Start

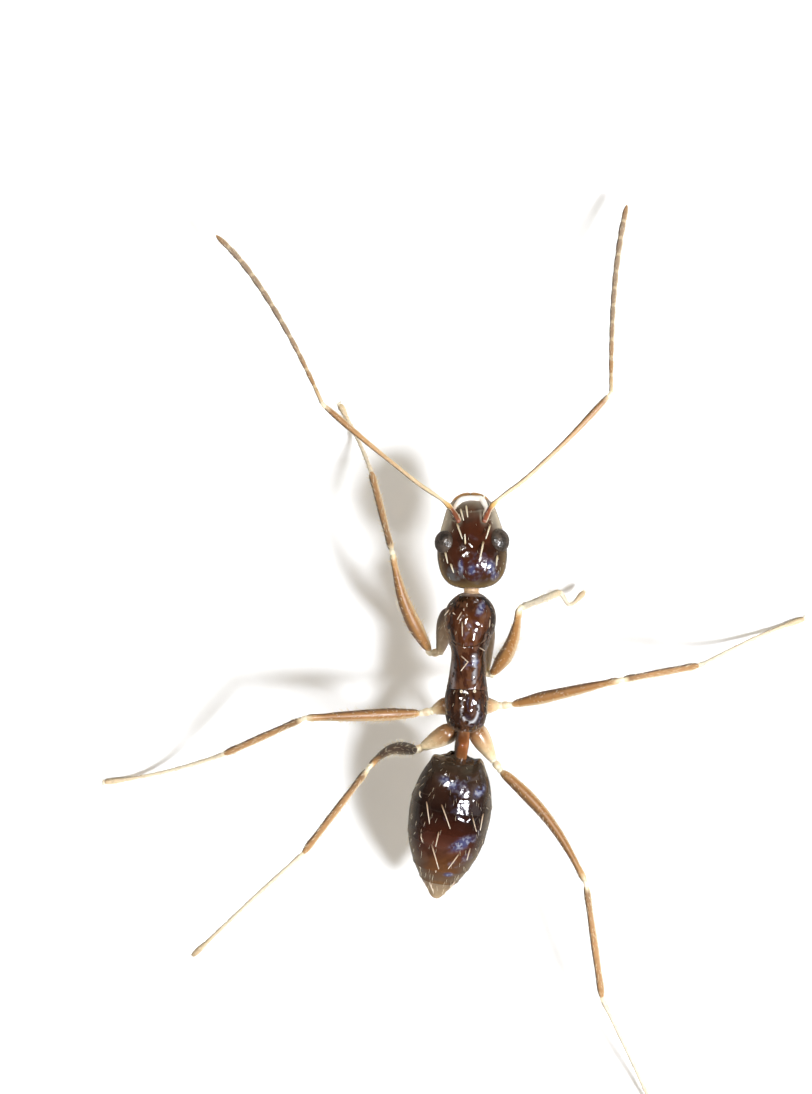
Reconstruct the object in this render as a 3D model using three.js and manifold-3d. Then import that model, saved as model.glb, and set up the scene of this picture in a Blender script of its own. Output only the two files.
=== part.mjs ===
// A worker of the longhorn crazy ant at life size, in millimetres.
// The head points along -Y, the ant's left side is +X, and the feet stand on Z = 0.
// Each named mesh is one hard piece of the body; neighbours are parted by a thin cut.
import * as THREE from 'three';
import { mergeVertices } from 'three/addons/utils/BufferGeometryUtils.js';
import Module from 'manifold-3d';

const wasm = await Module();
wasm.setup();

// ---------------------------------------------------------------- driving dimensions

const GAP = 0.005;            // width of the thin cuts between neighbouring pieces
const SMALLEST_EDGE = 0.002;  // edges shorter than this are cleaned away after a cut
const SAME_POINT = 1e-6;      // vertices closer than this are one

const HEAD_LENGTH = 0.615;    // clypeus to the back of the head
const HEAD_WIDTH = 0.460;     // across the cheeks, without the eyes
const HEAD_DEPTH = 0.360;
const EYE = { width: 0.110, length: 0.152, height: 0.150 };
const EYE_TILT = 40;          // how far, in degrees, an eye looks up from straight out

const SCAPE_LENGTH = 1.180;   // first, long part of the feeler, with its bent base
const FUNICULUS_LENGTH = 1.47;
const FUNICULUS_JOINTS = 11;

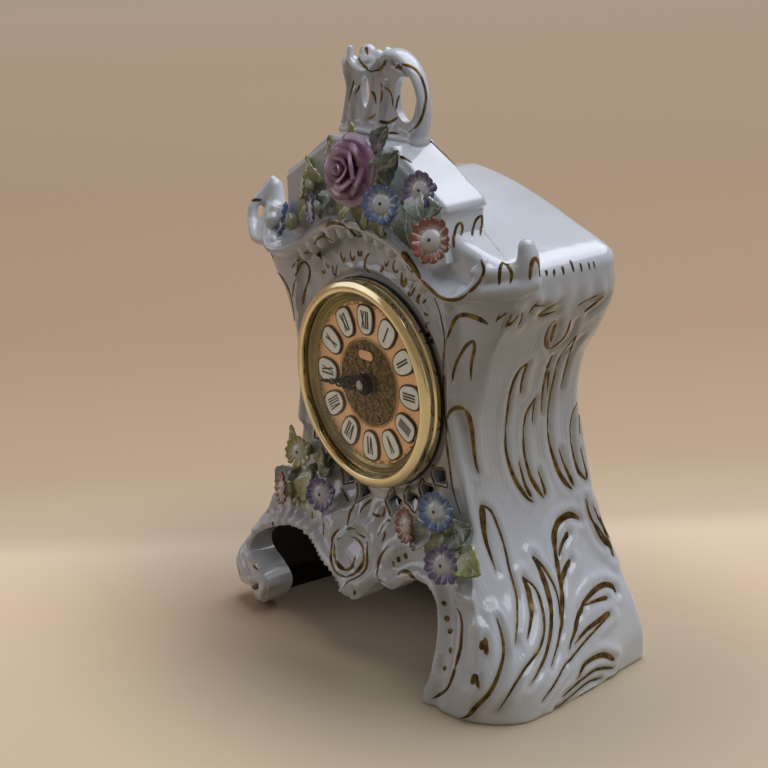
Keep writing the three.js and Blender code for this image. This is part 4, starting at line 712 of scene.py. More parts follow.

End

▶ **WRITTEN TASK**:
The lines from the first of the entries through the line holding "wasm.setup();" are to be restated word for word, and no others.

▶ **FULL ANSWER**:
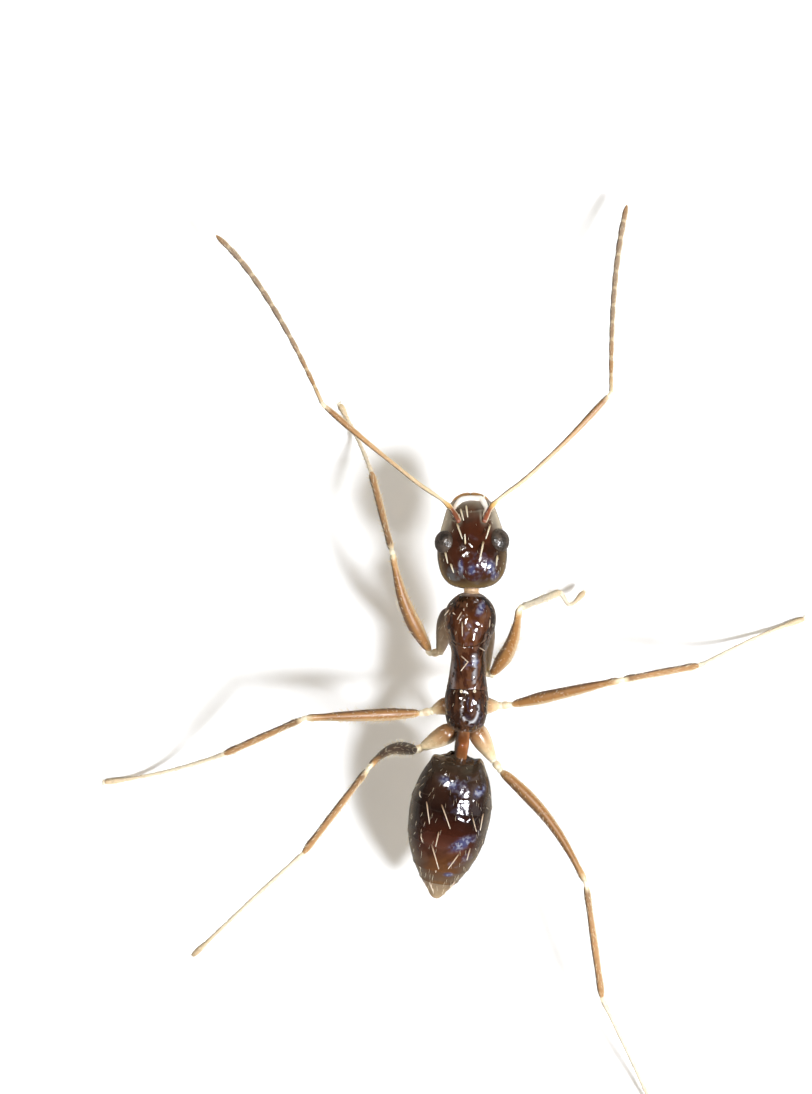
Reconstruct the object in this render as a 3D model using three.js and manifold-3d. Then import that model, saved as model.glb, and set up the scene of this picture in a Blender script of its own. Output only the two files.
=== part.mjs ===
// A worker of the longhorn crazy ant at life size, in millimetres.
// The head points along -Y, the ant's left side is +X, and the feet stand on Z = 0.
// Each named mesh is one hard piece of the body; neighbours are parted by a thin cut.
import * as THREE from 'three';
import { mergeVertices } from 'three/addons/utils/BufferGeometryUtils.js';
import Module from 'manifold-3d';

const wasm = await Module();
wasm.setup();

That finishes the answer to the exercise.